Jordan Gets $250 Million World Bank Loan to Improve its Water Services

In a big relief to the parched regions of Jordan, the World Bank has agreed to provide $250 million in financing to the Jordan Water Sector Efficiency Project to improve the efficiency of water services through the rehabilitation of water distribution networks, improving energy efficiency and strengthening the drought management system in the Hashemite Kingdom.

The project is considered as a boon to Jordan, which is one of the driest countries in the world, and is expected to minimise water losses, reduce electricity usage, and improve water management systems, the World Bank said in a statement.

One the project is completed it is estimated to benefit 1.6 million people by way of improved water services. Water system management will also be strengthened for farmers and industries, building economic productivity, and strengthening the country’s resilience to climate shocks, the statement said.

The approved financing for the Jordan Water Sector Efficiency Project consists of a $200 million loan from the International Bank for Reconstruction and Development (IBRD) and a $50 million grant from the Global Concessional Financing Facility (GCFF).

Launched in 2016, the GCFF provides concessional financing to middle income countries hosting large numbers of refugees. The project will target areas with higher refugee populations, providing benefits to both the refugees and the host community.

Jordan, the dehydrated country in the Middle East, is faced with a severe water crisis causing strain on the country’s economic and human development. With only 97 cu m of available water per capita per year, the supply is significantly below the absolute water scarcity threshold of 500 cu m per capita per year.

Over the past decade, population growth and the influx of refugees from countries, such as Syria and others engulfed in armed conflict, have severely strained water service delivery. Moreover, the combination of climate change and population growth is expected to further reduce per capita water resources availability by 30% by 2040.

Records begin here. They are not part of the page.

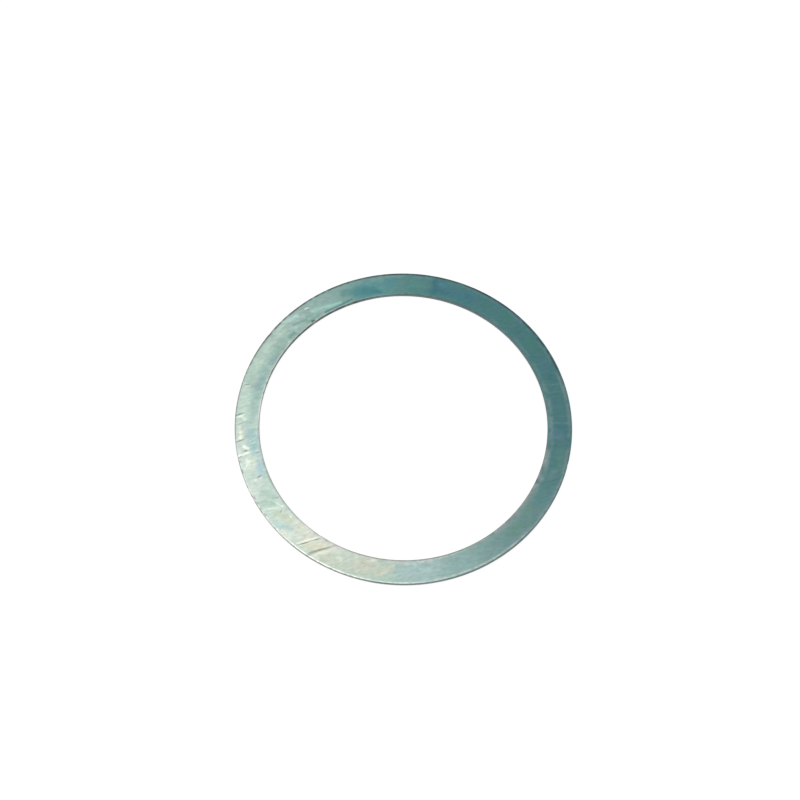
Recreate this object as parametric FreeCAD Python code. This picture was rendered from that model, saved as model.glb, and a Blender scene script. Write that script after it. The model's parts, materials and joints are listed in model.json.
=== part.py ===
# A shim ring: one flat ring punched out of cold-rolled steel strip. It slides over a
# shaft, or drops into a housing bore, and takes up the axial play beside a bearing.
# Millimetres. The ring lies on z = 0, its axis is Z and the origin is the centre of its
# lower face.

import FreeCAD, Part
import math
import os

# Driving dimensions
OUTER_DIAMETER = 55.0
BORE_DIAMETER = 47.0
THICKNESS = 0.8

# Punch and die leave four zones down each cut wall: the upper face rolls over into the
# wall, a burnished land has the full diameter, the metal below it breaks away a little
# inside that diameter, and tumbling has taken the burr off the foot.
ROLL_WIDTH = 0.22
ROLL_DEPTH = 0.12
LAND_HEIGHT = 0.36
BREAK_TAPER = 0.03
FOOT_BREAK = 0.05

AXIS_POINT = FreeCAD.Vector(0, 0, 0)
AXIS = FreeCAD.Vector(0, 0, 1)
FULL_TURN = 360
QUARTER_TURN = math.pi / 2


def at(radius, height):
    """A point of the ring's section, which is drawn in the XZ plane."""
    return FreeCAD.Vector(radius, 0, height)


def cut_wall(wall_radius, outward):
    """One cut wall from the top face to the foot: its edges, its crown and its foot.

    outward is 1 at the rim, where the metal lies inside the wall radius, and -1 at the
    bore, where it lies outside it. The roll is a quarter of an ellipse, tangent to the
    top face and to the land.
    """
    crown = at(wall_radius - outward * ROLL_WIDTH, THICKNESS)
    shoulder = at(wall_radius, THICKNESS - ROLL_DEPTH)
    land_foot = at(wall_radius, THICKNESS - ROLL_DEPTH - LAND_HEIGHT)
    break_foot = at(wall_radius - outward * BREAK_TAPER, FOOT_BREAK)
    foot = at(wall_radius - outward * (BREAK_TAPER + FOOT_BREAK), 0)

    ellipse = Part.Ellipse(shoulder, crown, at(crown.x, shoulder.z))
    roll = Part.ArcOfEllipse(ellipse, 0, QUARTER_TURN)
    land = Part.LineSegment(shoulder, land_foot)
    fracture = Part.LineSegment(land_foot, break_foot)
    chamfer = Part.LineSegment(break_foot, foot)
    edges = [curve.toShape() for curve in (roll, land, fracture, chamfer)]
    return edges, crown, foot


def ring_section():
    """The closed section of the ring: two cut walls joined by the two flat faces."""
    rim, rim_crown, rim_foot = cut_wall(OUTER_DIAMETER / 2, 1)
    bore, bore_crown, bore_foot = cut_wall(BORE_DIAMETER / 2, -1)
    upper_face = Part.LineSegment(bore_crown, rim_crown).toShape()
    lower_face = Part.LineSegment(rim_foot, bore_foot).toShape()
    outline = Part.sortEdges(rim + bore + [upper_face, lower_face])[0]
    return Part.Face(Part.Wire(outline))


os.makedirs("parts", exist_ok=True)
ring = ring_section().revolve(AXIS_POINT, AXIS, FULL_TURN)
ring.exportStep("parts/shim_ring.step")
print(
    f"shim_ring: {ring.ShapeType},",
    "valid," if ring.isValid() else "not valid,",
    f"{ring.Volume:.2f} mm3, {len(ring.Faces)} faces,",
    f"{ring.BoundBox.XLength:.2f} x {ring.BoundBox.YLength:.2f}",
    f"x {ring.BoundBox.ZLength:.2f} mm",
)
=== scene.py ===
# %% [markdown]
# # A shim ring
#
# A shim ring is a thin flat ring, punched out of cold-rolled steel strip. It fills the gap
# beside a bearing, so its value is in its thickness, and its looks are those of the strip:
# satin steel with a thin bloom of oxide, the scuffs of a parts bin, and two cut walls.
#
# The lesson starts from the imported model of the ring, which fixes its size and place. The
# looks are built inside that box: a finely divided ring with real scratches in it, one
# material for the steel, and a plain studio.

import json
import math

import bmesh
import bpy
from mathutils import Euler, Matrix, Vector, noise


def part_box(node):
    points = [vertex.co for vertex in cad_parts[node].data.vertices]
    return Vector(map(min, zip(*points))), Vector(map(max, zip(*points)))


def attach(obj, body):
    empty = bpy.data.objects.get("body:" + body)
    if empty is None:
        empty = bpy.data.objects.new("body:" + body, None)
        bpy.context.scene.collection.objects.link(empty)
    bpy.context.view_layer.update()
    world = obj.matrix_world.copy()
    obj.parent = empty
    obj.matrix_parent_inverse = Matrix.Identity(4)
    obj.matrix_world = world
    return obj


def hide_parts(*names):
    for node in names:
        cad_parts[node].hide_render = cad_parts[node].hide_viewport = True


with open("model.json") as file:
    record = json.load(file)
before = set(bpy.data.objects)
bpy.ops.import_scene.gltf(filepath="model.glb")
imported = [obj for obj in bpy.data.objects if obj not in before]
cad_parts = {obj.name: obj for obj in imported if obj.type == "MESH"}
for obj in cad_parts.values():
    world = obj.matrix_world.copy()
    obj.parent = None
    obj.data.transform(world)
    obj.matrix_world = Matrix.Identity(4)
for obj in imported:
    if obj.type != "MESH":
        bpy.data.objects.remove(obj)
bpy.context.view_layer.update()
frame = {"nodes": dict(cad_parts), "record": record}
print("packed nodes:", sorted(frame["nodes"]))

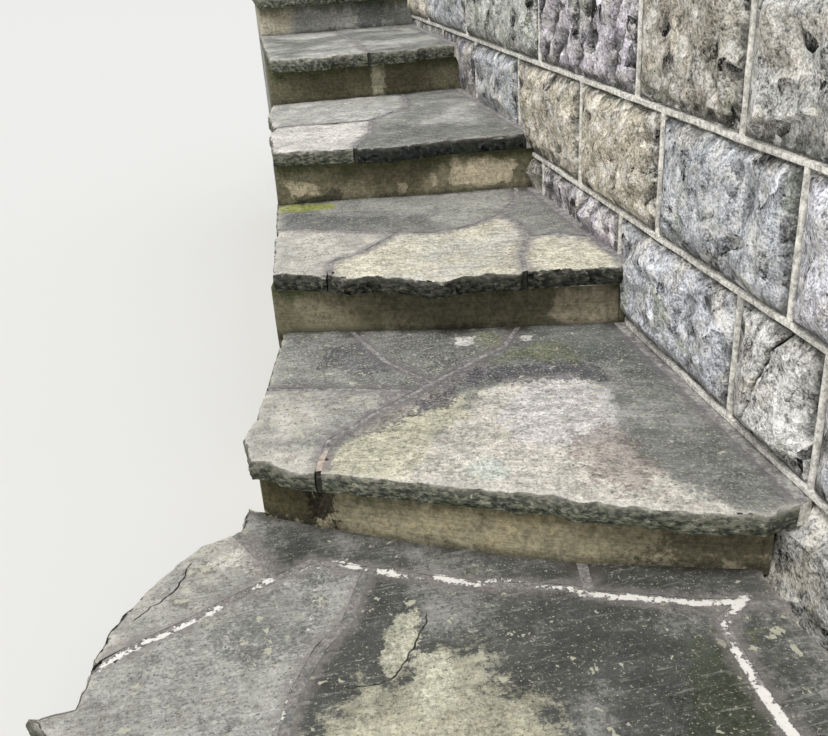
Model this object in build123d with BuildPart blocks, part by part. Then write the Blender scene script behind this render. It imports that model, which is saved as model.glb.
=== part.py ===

Jordan’s population is now estimated to exceed 11 million compared with 8 million a decade ago and they include more than 760,000 people registered with the United Nations as refugees.

According to local English daily Jordan Times, limited water availability in the country is exacerbated by the fact that much of the water allocated for municipal use is lost: Over 50% of municipal water either leaks from pipes or is not paid for by the consumer and is considered non-revenue water (NRW).

Action Initiated

To address Jordan’s water crisis and to meet the growing demand for water, the country is trying to adopt bold water supply and demand-side actions and efficiency measures. The approved financing is intended to be the first in a proposed series of projects aimed at supporting Jordan in addressing water losses, promoting efficiency, enhancing service delivery, and improving financial sustainability of the water sector.

Jean-Christophe Carret, World Bank Country Director for the Middle East Department, said that the Jordanian government has been proactive in analysing water scarcity challenges and in formulating adaptive response measures.

“This new financing provides the investment support and long-term programmatic approach needed to mobilise major investments in infrastructure and institutional reform, linking planning with action to improve the efficiency and resilience of the water sector in Jordan,” Carret added.

The Jordan Water Sector Efficiency Project will address three key areas: It will focus on sustainable reduction of NRW by rehabilitating water supply infrastructure, modernising water supply systems and engaging customers and communities.

The project will also enhance energy efficiency and the reduction of energy supply costs. The project will implement measures for water security and drought management that will serve as a foundation for improving efficiency in the water sector and adapting to the challenges posed by climate change.

The Jordan Water Sector Efficiency Project is fully aligned with the Government’s Water Sector Strategy adopted in March 2023 and the Financial Sustainability Roadmap for the Water Sector adopted by the Cabinet of Ministers in November 2022.

The project also supports the implementation of key recommendations from the Jordan Country Climate and Development Report, which prioritise water sector efficiency, loss reduction, drought risk management, promotion of water-energy nexus solutions and water security.

The implementation of measures to reduce water losses is projected to save approximately 10 million cu m of water. This will improve water services for the people of Jordan and contribute to climate resilience.

The project will also establish a robust drought management system to improve water management practices. This system will bring benefits to households, farmers, and industries during recurrent droughts faced by Jordan, including those caused by the impacts of climate change.